I would be remiss if I did not point out in my argumentation that the government seems to want it both ways when it comes to using the Senate in terms of the whole legislative process. As I said in November 1998, and I am now more firm in my beliefs than ever in this regard, it is curious that the government, in rising on this point of order, actually expressed concerns about the democratic right of the elected House of Commons versus the rights of the unelected Senate. Certainly it is causing us some concern because we know that this is a government that has resurrected the undemocratic practice of routinely introducing government bills in the Senate before doing so in the House, something which the New Democratic Party has vigorously protested.
Since we are dealing with a new bill that has changed substantially from Bill S-13, the ruling by former Speaker Parent may no longer apply to the situation at hand and therefore you, Mr. Speaker, must revisit this situation and look for precedence in order to make a determination based on these new factors.
I would suggest that we are again in a very grey area in terms of whether the bill is eligible for debate in the House. On that basis and without quoting, I would refer you to some of the references I made in the House in November 1998. I cited references in Erskine May, 21st edition, at page 716 and Beauchesne's at page 97, citation 324. Further, I made reference to Bourinot's two principles outlined on page 491 and other citations which can be found in my speech at that time.

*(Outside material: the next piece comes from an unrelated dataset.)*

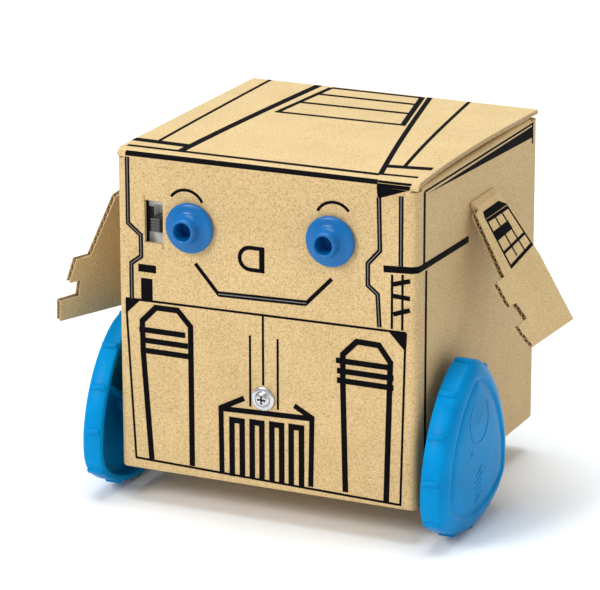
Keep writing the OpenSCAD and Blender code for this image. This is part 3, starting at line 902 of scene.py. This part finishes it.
def make_arm(node):
    """An arm: two liners, the fluted medium that shows at its cut edges, a dark plate of painted shade inside the
    flutes, its print and its fold.
    """
    place = arm_placer(node)
    half = BOARD / 2 + 0.25
    outline = ARM_FRONT + ARM_BACK[::-1]
    liners = [prism(outline, place, half - LINER, half), prism(outline, place, -half, -half + LINER)]
    made = add_mesh(node + "_liners", *joined(liners), KRAFT_Y, node, "card", smooth=False)
    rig.replaces(made, node)
    lengths = steps(ARM_START, 53.9, 200)
    vertices, faces = [], []
    crush = 0.08
    for length in lengths:
        lift = (half - LINER - 0.08) * math.sin(2 * math.pi * length / FLUTE)
        front = edge_at(ARM_FRONT, length) + crush
        back = edge_at(ARM_BACK, length) - crush
        corners = ((front, 0.11), (back, 0.11), (back, -0.11), (front, -0.11))
        vertices += [place(along, length, lift + h) for along, h in corners]
    for i in range(len(lengths) - 1):
        for k in range(4):
            m = (k + 1) % 4
            faces.append((i * 4 + k, i * 4 + m, i * 4 + 4 + m, i * 4 + 4 + k))
    faces += [(0, 1, 2, 3), tuple(len(vertices) - 4 + k for k in range(4))]
    add_mesh(node + "_medium", vertices, faces, KRAFT_WAVE, node, "card")
    # A dark plate set back behind the cut edges is painted shade, standing in for the shadow deep inside the flutes
    inside = [(along + 0.9, length) for along, length in ARM_FRONT]
    inside += [(along - 0.9, length) for along, length in ARM_BACK[::-1]]
    deep = prism(inside, place, half - LINER - 0.02, LINER + 0.02 - half)
    add_mesh(node + "_deep", *deep, KRAFT_DEEP, node, "card", smooth=False)
    # The cut edge along the bottom, parallel to the flutes, is closed
    bottom = [(-28.9, 53.2), (8.6, 54.1), (8.8, 54.8), (-29.1, 53.85)]
    edge = prism(bottom, place, -half + 0.1, half - 0.1)
    add_mesh(node + "_bottom_edge", *edge, KRAFT_EDGE, node, "card", smooth=False)
    print_arm(node, place, half)
    fold_arm(node)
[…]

It would be in the interest of the House and of all Canadians that we have a debate on the ideas being proposed in Bill S-15. We are all concerned about smoking and how our young people are being addicted to cigarettes at an early age. We want to do everything in our power to correct that situation. We need to look at the circumstances surrounding Bill S-15 and the history of tobacco legislation. We must consider the public interest and the health of children in these deliberations. Mr. Speaker, I recommend this position to you.